Laberinto has an area of 267,642 hectares. Laberinto is an important port on the Madre de Dios River that serves as the base of operation for many mining communities in the surrounding area. This base thrives due to its ability to sell and purchase gold mining supplies and the sheer number of nearby shops that purchase gold.
Gold mining operations cover an area of 3,372 hectares. These operations are carried out almost exclusively with suction pumps along the channel and mainland forests of the Madre de Dios River. Laberinto was the first place in Madre de Dios where gold mining took place beginning in the 1950s-1960s.
Madre de Dios
Madre de Dios covers an area of 784,582 hectares. The district of Madre de Dios is one of the largest in the region. Its main city, Boca Colorado, is an important port with access to the Los Amigos River downstream and the Manu River upstream.

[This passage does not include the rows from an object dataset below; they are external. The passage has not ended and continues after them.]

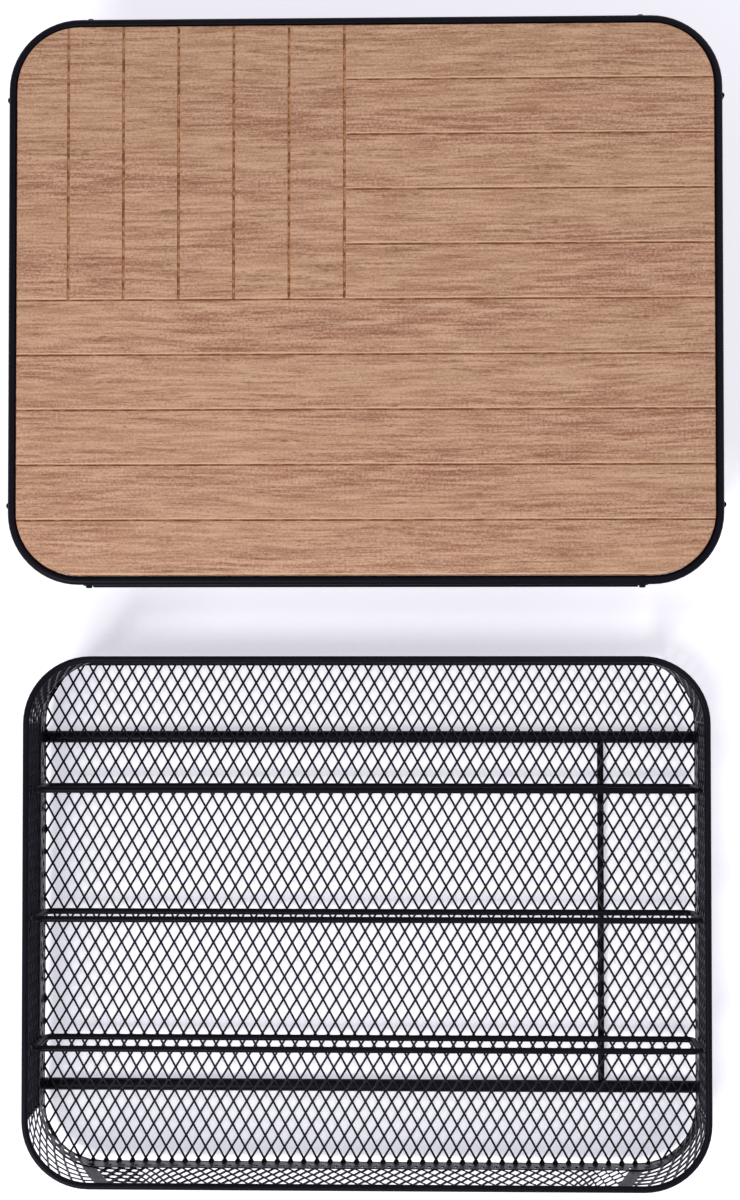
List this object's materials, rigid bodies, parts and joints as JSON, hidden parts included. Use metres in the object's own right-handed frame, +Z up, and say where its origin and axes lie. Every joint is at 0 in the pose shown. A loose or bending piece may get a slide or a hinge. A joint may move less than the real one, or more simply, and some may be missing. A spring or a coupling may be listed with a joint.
{
  "type": "coffee capsule drawer",
  "caption": "Wire stand with a grooved wood top and a pull-out black mesh drawer whose wire dividers part rows of coffee capsules; the drawer stands pulled out in front.",
  "frame": {"origin": "on the table, at the centre of the whole object's box with the drawer pulled out", "axes": "+Z up, +Y from the drawer's front to the stand's back, the way the drawer slides in, +X to the right seen from the drawer's front"},
  "size_m": [0.3164, 0.5177, 0.065],
  "materials": {
    "black_wire": "satin black powder coat on steel wire",
    "black_mesh": "satin black powder coat on expanded steel mesh",
    "oiled_wood": "matt light brown wood with burnt grooves",
    "plated_steel": "zinc plated"
  },
  "bodies": {
    "stand": {"top_ring": "black_wire", "wood_board": "oiled_wood", "board_wire_left": "black_wire", "board_wire_right": "black_wire", "cross_wire_front": "black_wire", "cross_wire_back": "black_wire", "side_frame_left": "black_wire", "side_frame_right": "black_wire", "front_rail": "black_wire", "back_stop": "black_wire", "board_tab_1": "black_wire", "board_tab_2": "black_wire", "board_tab_3": "black_wire", "board_tab_4": "black_wire", "tab_screw_1": "plated_steel", "tab_screw_2": "plated_steel", "tab_screw_3": "plated_steel", "tab_screw_4": "plated_steel"},
    "drawer": {"drawer_rim": "black_wire", "floor_mesh": "black_mesh", "wall_front": "black_mesh", "wall_back": "black_mesh", "wall_left": "black_mesh", "wall_right": "black_mesh", "corner_front_left": "black_mesh", "corner_front_right": "black_mesh", "corner_back_left": "black_mesh", "corner_back_right": "black_mesh", "divider_front": "black_wire", "divider_middle": "black_wire", "divider_back": "black_wire", "floor_rod_front": "black_wire", "floor_rod_back": "black_wire", "tie_rod": "black_wire"}
  },
  "joints": [
    {"name": "drawer_slide", "type": "slide", "parent": "stand", "child": "drawer", "axis": [0, 1, 0], "range_m": [0, 0.2738]}
  ]
}
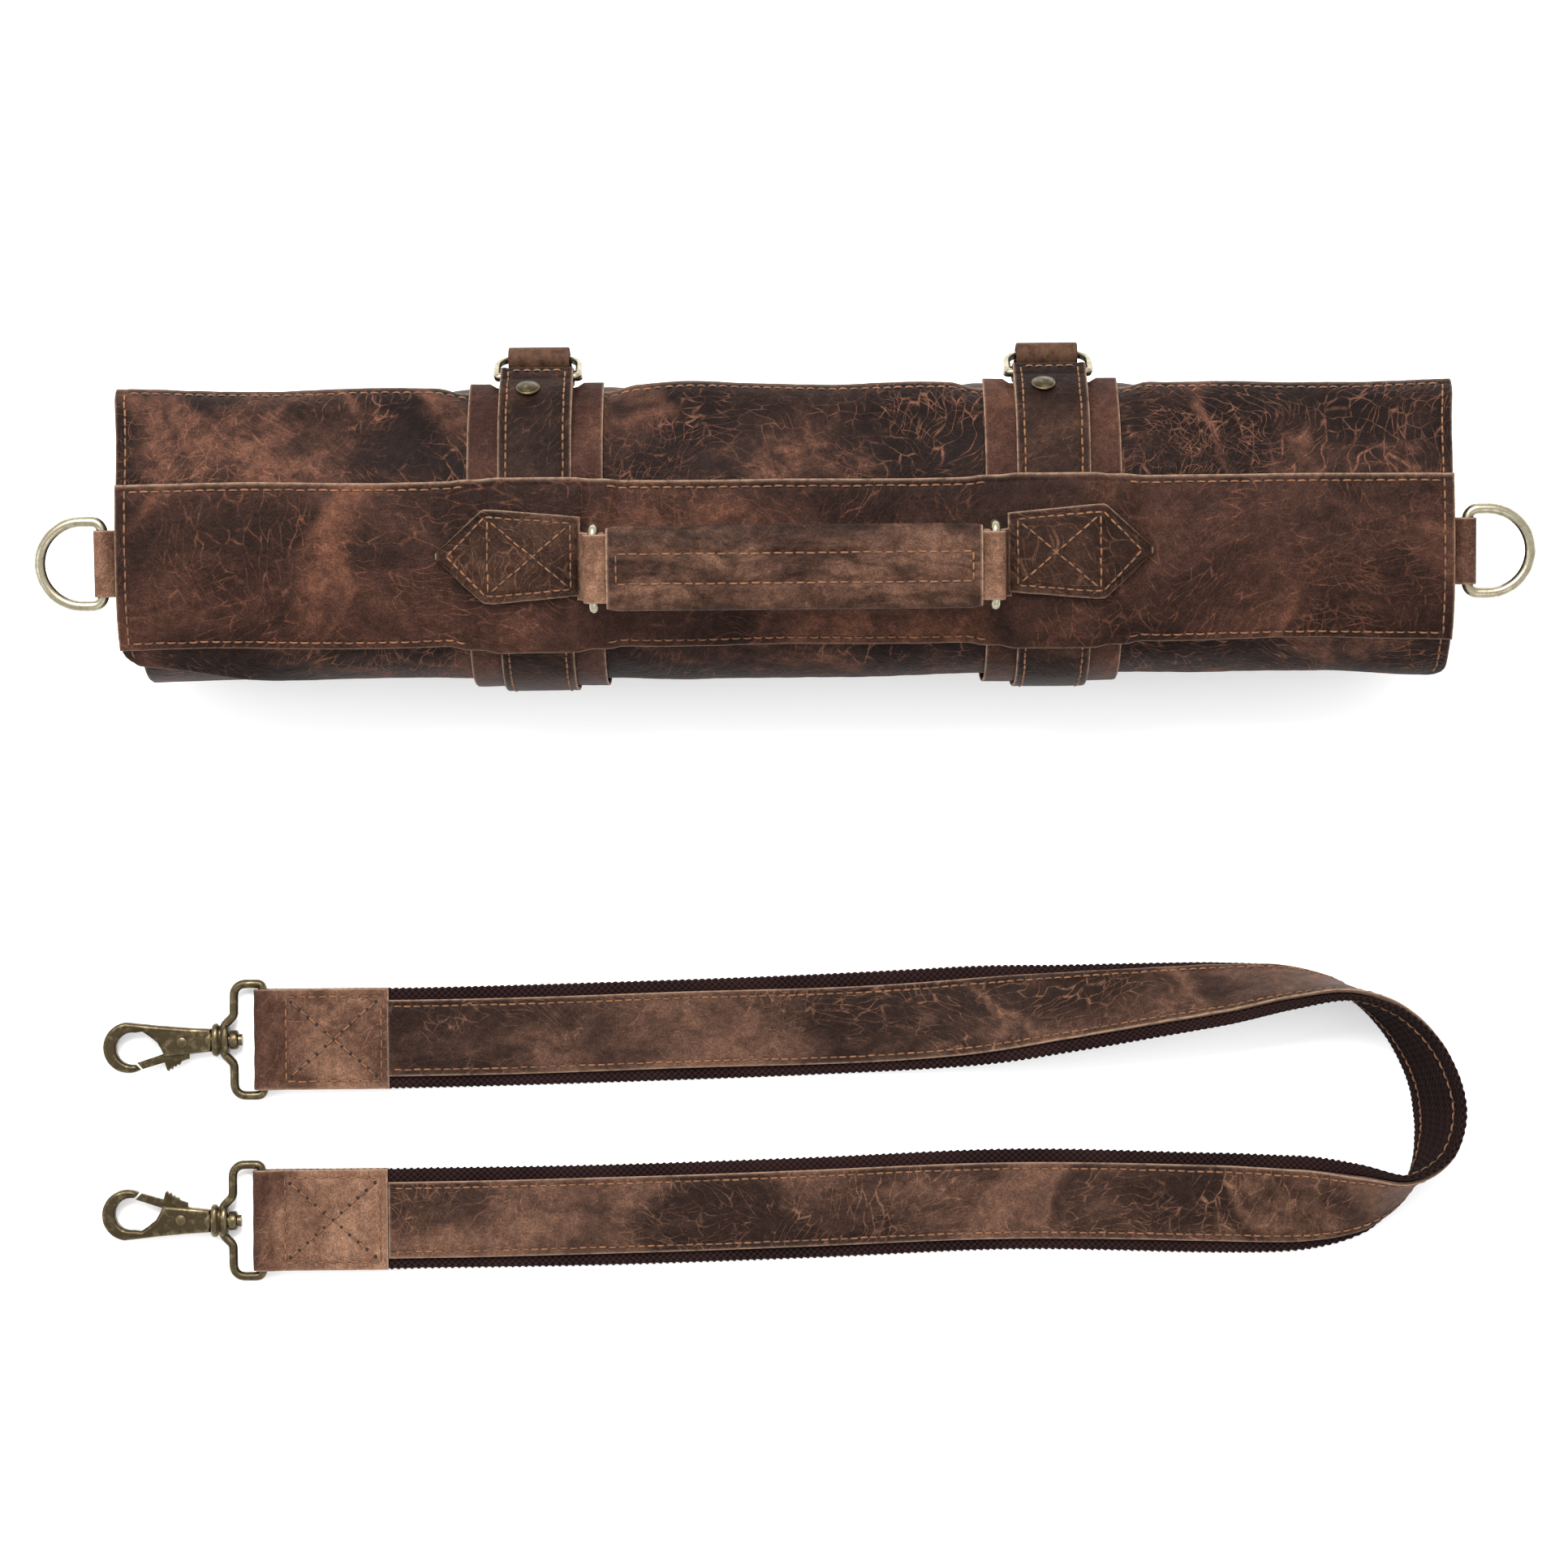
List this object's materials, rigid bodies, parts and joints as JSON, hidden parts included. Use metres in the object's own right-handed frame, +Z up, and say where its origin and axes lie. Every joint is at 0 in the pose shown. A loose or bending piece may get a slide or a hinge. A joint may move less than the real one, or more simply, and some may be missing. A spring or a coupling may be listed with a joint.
{
  "type": "brush roll case",
  "caption": "Rolled leather brush case with a carry handle on a sewn band, strap-and-ring closures, end D-rings and a detachable shoulder strap with swivel snap hooks.",
  "frame": {"origin": "middle of the object's footprint, on the table that the roll and the strap lie on", "axes": "+X along the roll, +Y from the shoulder strap towards the roll, +Z up"},
  "size_m": [0.5306, 0.342, 0.1142],
  "materials": {
    "cover_leather": "distressed pull-up leather, dark brown with rust-brown veins",
    "band_leather": "smooth pull-up leather, red-brown",
    "strap_leather": "worn mid-brown leather with raw edges",
    "closure_leather": "smooth red-brown leather",
    "grip_leather": "waxy tan-brown leather with pale raw edges",
    "canvas": "plain cotton canvas",
    "webbing": "coarse woven cotton webbing, dark brown",
    "ring_brass": "pale antique brass, satin",
    "hook_brass": "dark antique brass with worn edges"
  },
  "bodies": {
    "case": {"outer_cover": "cover_leather", "canvas_lining": "canvas", "pocket_panel": "closure_leather", "inner_flap": "cover_leather", "handle_band": "band_leather", "closure_backing_left": "closure_leather", "closure_backing_right": "closure_leather", "closure_strap_left": "strap_leather", "closure_strap_right": "strap_leather", "closure_tail_left": "closure_leather", "closure_tail_right": "closure_leather", "closure_rivet_left": "hook_brass", "closure_rivet_right": "hook_brass", "handle_patch_left": "closure_leather", "handle_patch_right": "closure_leather", "end_tab_left": "strap_leather", "end_tab_right": "strap_leather"},
    "handle_ring_left": {"handle_ring_left": "ring_brass"},
    "handle": {"handle_core": "strap_leather", "handle_grip": "grip_leather"},
    "handle_ring_right": {"handle_ring_right": "ring_brass"},
    "end_ring_left": {"end_d_ring_left": "ring_brass"},
    "end_ring_right": {"end_d_ring_right": "ring_brass"},
    "closure_ring_left_upper": {"closure_ring_left_upper": "ring_brass"},
    "closure_ring_left_lower": {"closure_ring_left_lower": "ring_brass"},
    "closure_ring_right_upper": {"closure_ring_right_upper": "ring_brass"},
    "closure_ring_right_lower": {"closure_ring_right_lower": "ring_brass"},
    "shoulder_strap": {"strap_webbing": "webbing", "strap_leather": "strap_leather", "strap_end_patch_upper": "strap_leather", "strap_end_patch_lower": "strap_leather"},
    "swivel_upper": {"swivel_loop_upper": "hook_brass"},
    "hook_upper": {"hook_body_upper": "hook_brass", "gate_pin_upper": "hook_brass", "gate_spring_upper": "hook_brass"},
    "gate_upper": {"trigger_gate_upper": "hook_brass"},
    "swivel_lower": {"swivel_loop_lower": "hook_brass"},
    "hook_lower": {"hook_body_lower": "hook_brass", "gate_pin_lower": "hook_brass", "gate_spring_lower": "hook_brass"},
    "gate_lower": {"trigger_gate_lower": "hook_brass"}
  },
  "joints": [
    {"name": "handle_ring_left_swing", "type": "hinge", "parent": "case", "child": "handle_ring_left", "pos_m": [-0.0668, 0.0891, 0.09867], "axis": [0, 0.9925, 0.1219], "range_deg": [-25, 25]},
    {"name": "handle_swing", "type": "hinge", "parent": "handle_ring_left", "child": "handle", "pos_m": [-0.0668, 0.08788, 0.10859], "axis": [0, 0.9925, 0.1219], "range_deg": [-25, 25]},
    {"name": "handle_ring_right_swing", "type": "hinge", "parent": "case", "child": "handle_ring_right", "pos_m": [0.0732, 0.0891, 0.09867], "axis": [0, 0.9925, 0.1219], "range_deg": [-25, 25]},
    {"name": "end_ring_left_swing", "type": "hinge", "parent": "case", "child": "end_ring_left", "pos_m": [-0.241, 0.0926, 0.0845], "axis": [0, 0.9959, 0.0906], "range_deg": [-90, 90]},
    {"name": "end_ring_right_swing", "type": "hinge", "parent": "case", "child": "end_ring_right", "pos_m": [0.241, 0.0926, 0.0845], "axis": [0, 0.9959, 0.0906], "range_deg": [-90, 90]},
    {"name": "closure_ring_left_upper_swing", "type": "hinge", "parent": "case", "child": "closure_ring_left_upper", "pos_m": [-0.088, 0.1592, 0.0662], "axis": [1, 0, 0], "range_deg": [0, 5]},
    {"name": "closure_ring_left_lower_swing", "type": "hinge", "parent": "case", "child": "closure_ring_left_lower", "pos_m": [-0.088, 0.1592, 0.061], "axis": [1, 0, 0], "range_deg": [0, 5]},
    {"name": "closure_ring_right_upper_swing", "type": "hinge", "parent": "case", "child": "closure_ring_right_upper", "pos_m": [0.095, 0.1592, 0.0662], "axis": [1, 0, 0], "range_deg": [0, 5]},
    {"name": "closure_ring_right_lower_swing", "type": "hinge", "parent": "case", "child": "closure_ring_right_lower", "pos_m": [0.095, 0.1592, 0.061], "axis": [1, 0, 0], "range_deg": [0, 5]},
    {"name": "shoulder_strap_lift", "type": "slide", "parent": "case", "child": "shoulder_strap", "axis": [0, 0, 1], "range_m": [0, 0.15]},
    {"name": "swivel_upper_swing", "type": "hinge", "parent": "shoulder_strap", "child": "swivel_upper", "pos_m": [-0.1964, -0.081, 0.0044], "axis": [0, 1, 0], "range_deg": [-90, 90]},
    {"name": "hook_upper_spin", "type": "hinge", "parent": "swivel_upper", "child": "hook_upper", "pos_m": [-0.2154, -0.081, 0.0044], "axis": [1, 0, 0], "continuous": true},
    {"name": "gate_upper_open", "type": "hinge", "parent": "hook_upper", "child": "gate_upper", "pos_m": [-0.2265, -0.0816, 0.0044], "axis": [0, 0, -1], "range_deg": [0, 25], "stiffness_Nm_per_rad": 0.02, "springref_deg": -8.59},
    {"name": "swivel_lower_swing", "type": "hinge", "parent": "shoulder_strap", "child": "swivel_lower", "pos_m": [-0.1974, -0.1485, 0.0044], "axis": [0, 1, 0], "range_deg": [-90, 90]},
    {"name": "hook_lower_spin", "type": "hinge", "parent": "swivel_lower", "child": "hook_lower", "pos_m": [-0.2164, -0.1485, 0.0044], "axis": [1, 0, 0], "continuous": true},
    {"name": "gate_lower_open", "type": "hinge", "parent": "hook_lower", "child": "gate_lower", "pos_m": [-0.2275, -0.1479, 0.0044], "axis": [0, 0, 1], "range_deg": [0, 25], "stiffness_Nm_per_rad": 0.02, "springref_deg": -8.59}
  ],
  "couplings": [
    {"joint": "handle_swing", "follows": "handle_ring_left_swing", "ratio": -1},
    {"joint": "handle_ring_right_swing", "follows": "handle_ring_left_swing", "ratio": 1}
  ]
}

Additionally, it serves as a point of resupply for important mining areas, such as Delta, which borders several native communities and the eastern boundary of the Amarakaeri Communal Reserve.
In 2016, mining operations covered an area of 12,445 hectares. Mining operations include a mixture of river dredgers, suction pumps, and heavy machinery.
Tambopata covers an area of 2,069.362 hectares and is the largest district of the Madre de Dios region and is one of the most biodiverse places on the planet. Tambopata includes protected areas such as the Tambopata National Reserve and the Bahuaja-Sonene National Park. More than 700 species of birds, 1,200 species of butterflies, 90 species of mammals, 400 species of birds, 120 species of reptiles and amphibians, and an innumerable species of insects live in the region.
In the areas closest to Puerto Maldonado, the extraction of gold is carried out with suction pumps along the Madre de Dios River. These activities also take place in the native communities of Tres Islas and San Jacinto.
All together, mining operations covered an area of 1,766 hectares in 2016.